Makes a 9×13 pan, about 20 brownies


  • 4 large eggs
  • 1 1/4 c dutch-process cocoa, like this amazing valrhona cocoa from Amazon
  • 1 tsp salt
  • 1 tsp baking powder
  • 1 tsp espresso powder or instant coffee
  • 1 tbsp vanilla extract
  • 3/4 c + 2 tbsp vegetable oil
  • 2 1/4 c granulated sugar
  • 1 1/2 c all-purpose flour
  • 2 c semisweet chocolate chips, optional (My Guittard semisweet chips are dairy-free, though they’re made on equipment that also makes milk chocolate. That’s good enough for me, but you can also find strictly vegan chocolate chips, if needed.)
  • Sifted powdered sugar for dusting, optional


  1. Preheat oven to 350 degrees. Lightly spray a 9×13 pan with cooking spray.
  2. Beat together eggs, cocoa, salt, baking powder, espresso/coffee, and vanilla until well combined.
  3. Add oil and sugar. Mix again.
  4. Add in flour. Mix again until batter takes on a thick, sludgy consistency. This batter is stiffer than your typical boxed brownie batter. Never fear–they will be tender and moist after baking!

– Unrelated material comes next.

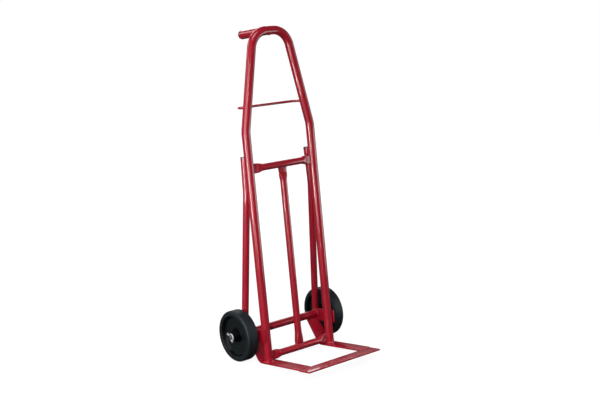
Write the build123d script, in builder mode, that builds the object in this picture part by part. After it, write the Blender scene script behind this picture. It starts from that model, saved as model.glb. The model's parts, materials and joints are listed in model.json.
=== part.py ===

  5. Fold in chocolate chips, if using.
  6. Smooth batter into prepared pan. Bake for 30-35 minutes, or until brownies begin to pull away from the sides of the pan and the center looks firm but still moist. You can stick a knife into your brownies to check done-ness, but you actually want to take these out before the tester comes out completely clean.
  7. Cool on a wire rack, then dust cocoa brownies with powdered sugar. Slice, then serve.